When the disk arrived in Seattle, an employee popped it into a computer, expecting a file. Instead, they found a note. It explained that the customer had folded two crisp $100 bills and carefully slid them inside the disk's tiny metal shutter.

The logic was brilliantly simple, almost like a spy novel. The customer reasoned that customs inspectors might steal cash from an envelope, but they wouldn't be able to read the English note. And who would bother to open a seemingly useless, outdated piece of computer hardware?

It worked.

Amazon’s team fished out the money, completed the book order, and in that moment, something was proven. It wasn't just that people would buy books online. It was that they would go to incredible, almost absurd lengths to do so. They would hide cash in a floppy disk and mail it across the world, betting on a company that, at the time, was little more than a website.

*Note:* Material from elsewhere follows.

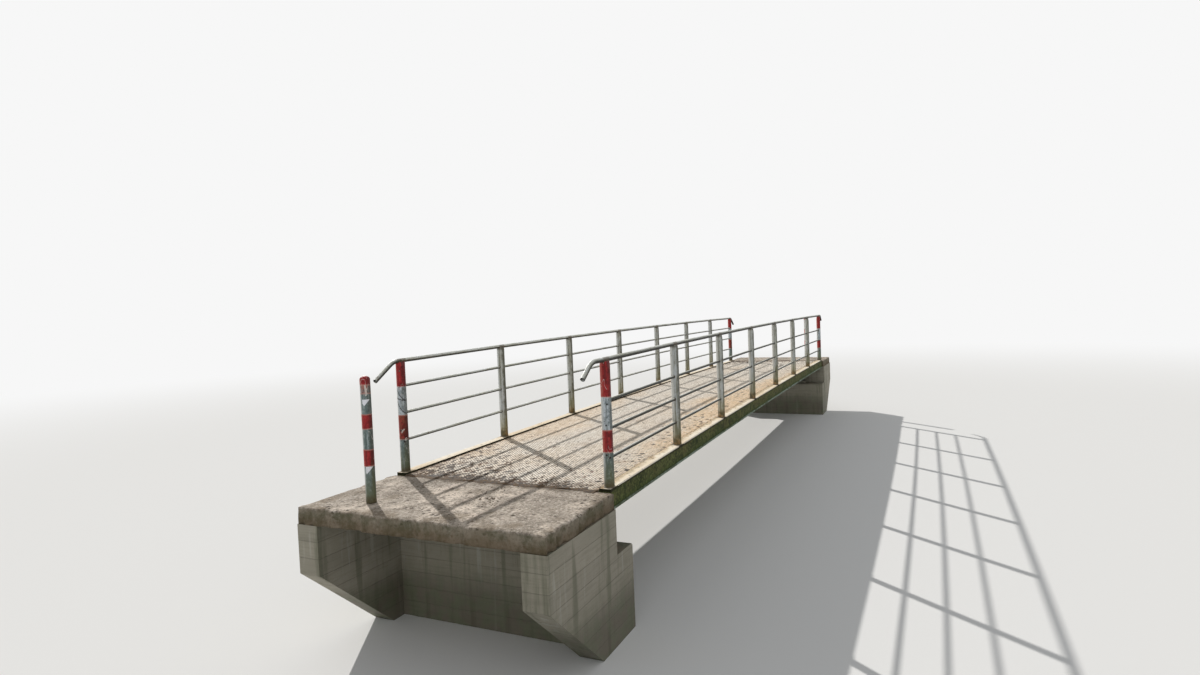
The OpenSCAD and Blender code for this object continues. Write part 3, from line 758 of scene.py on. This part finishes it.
def worn_slab(end):
    """Approach slab with hollows in its top, crumbled rims and rough sides down to its underside."""
    word = "near" if end < 0 else "far"
    low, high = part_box("approach_slab_" + word)
    cols, rows = 88, 168
    seed = Vector((3.1 * end, 7.7, 1.3))
    verts, faces = [], []

    def nibble(p):
        """How far the slab's rim is broken back there."""
        mean, wave, chip = 0.010, 0.011, 0.030
        big = fractal(p * 3.1 + seed, 4, 2.1)
        return mean + wave * big + chip * max(0.0, fractal(p * 11.0 - seed, 3))

    inner, outer = (low.x, high.x) if end > 0 else (high.x, low.x)
    length, width = abs(outer - inner), high.y - low.y
    band = 0.060
    # depths of the skin, the hollows, the pits, the slumped rim and the edge worn at the joint
    skin, hollow, pit, slump, dip = 0.0015, 0.0045, 0.0016, 0.016, 0.010
    # shares of the length and of the width within which the rims are broken back
    at_joint, at_front, at_sides = 0.03, 0.1, 0.06
    for j in range(rows + 1):
        v = j / rows
        y = low.y + width * v
        for i in range(cols + 1):
            u = i / cols
            x = inner + (outer - inner) * u
            p = Vector((x, y, 0))
            rim = min((1 - u) * length, v * width, (1 - v) * width)
            z = high.z - skin
            z -= hollow * (0.5 + 0.5 * fractal(p * 1.7 + seed, 4))
            z -= pit * abs(fractal(p * 14.0 + seed, 3))
            fall = max(0.0, 1 - rim / band)
            z -= slump * fall ** 2.2 * (0.7 + 0.6 * noise.noise(p * 9 + seed))
            z -= dip * max(0.0, 1 - u * length / 0.05) ** 2
            bite_y = nibble(Vector((x, 9, 2 + v)))
            if u > 0.5:
                px = x - end * nibble(Vector((0, y, 4))) * max(0.0, (u - (1 - at_front)) / at_front)
            else:
                px = x + end * 0.004 * max(0.0, (at_joint - u) / at_joint)
            py = y
            if v < at_sides:
                py = y + bite_y * (1 - v / at_sides)
            if v > 1 - at_sides:
                py = y - bite_y * (1 - (1 - v) / at_sides)
            verts.append((px, py, min(z, high.z - 0.0002)))

    def at(i, j):
        return j * (cols + 1) + i

    for j in range(rows):
        for i in range(cols):
            quad = (at(i, j), at(i + 1, j), at(i + 1, j + 1), at(i, j + 1))
            faces.append(quad if end > 0 else quad[::-1])
    ring = [at(i, 0) for i in range(cols)] + [at(cols, j) for j in range(rows)]
    ring += [at(i, rows) for i in range(cols, 0, -1)] + [at(0, j) for j in range(rows, 0, -1)]
    count = len(ring)
    layers = [ring]
    depth = 5
    for d in range(1, depth + 1):
        layer = []
        for r in ring:
            x, y, z = verts[r]
            t = d / depth
            z2 = z + (low.z - z) * t
            p = Vector((x, y, z2))
            push = 0.004 * fractal(p * 12 + seed, 3)
            edge_x = abs(x - outer) < band
            edge_y = min(abs(y - low.y), abs(y - high.y)) < band
            nx = x + end * (push if edge_x else 0)
            ny = y + (push if edge_y else 0) * (1 if y > 0 else -1)
            if edge_x:
                nx = min(max(nx + end * 0.006 * t, min(inner, outer)), max(inner, outer))
            if edge_y:
                ny = min(max(ny, low.y), high.y)
            verts.append((nx, ny, z2))
            layer.append(len(verts) - 1)
        layers.append(layer)
    for a, b in zip(layers, layers[1:]):
        for k in range(count):
            quad = (a[k], b[k], b[(k + 1) % count], a[(k + 1) % count])
            faces.append(quad if end > 0 else quad[::-1])
    faces.append(tuple(layers[-1][::-1] if end > 0 else layers[-1]))
    o = piece("worn_slab_" + word, verts, faces, SLAB_MAT)
    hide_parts("approach_slab_" + word)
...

So while John Wainwright holds the official title, this anonymous Bulgarian customer holds a different kind of honour: one of the first people to pass Amazon a secret test. A test of trust, creativity and the sheer will to get a book delivered.

Saurav Pandey
Saurav Pandey is the Deputy Manager of Content at Moneycontrol, specialising in content strategy, execution and performance analysis. He integrates advanced SEO techniques to deliver high-impact, data-driven content formats. His expertise spans various beats, including education, career, science and others, where he adopts a technical approach to optimise visibility, improve search rankings, and drive organic traffic growth. He can be reached out at Saurav.Pandey@nw18.com.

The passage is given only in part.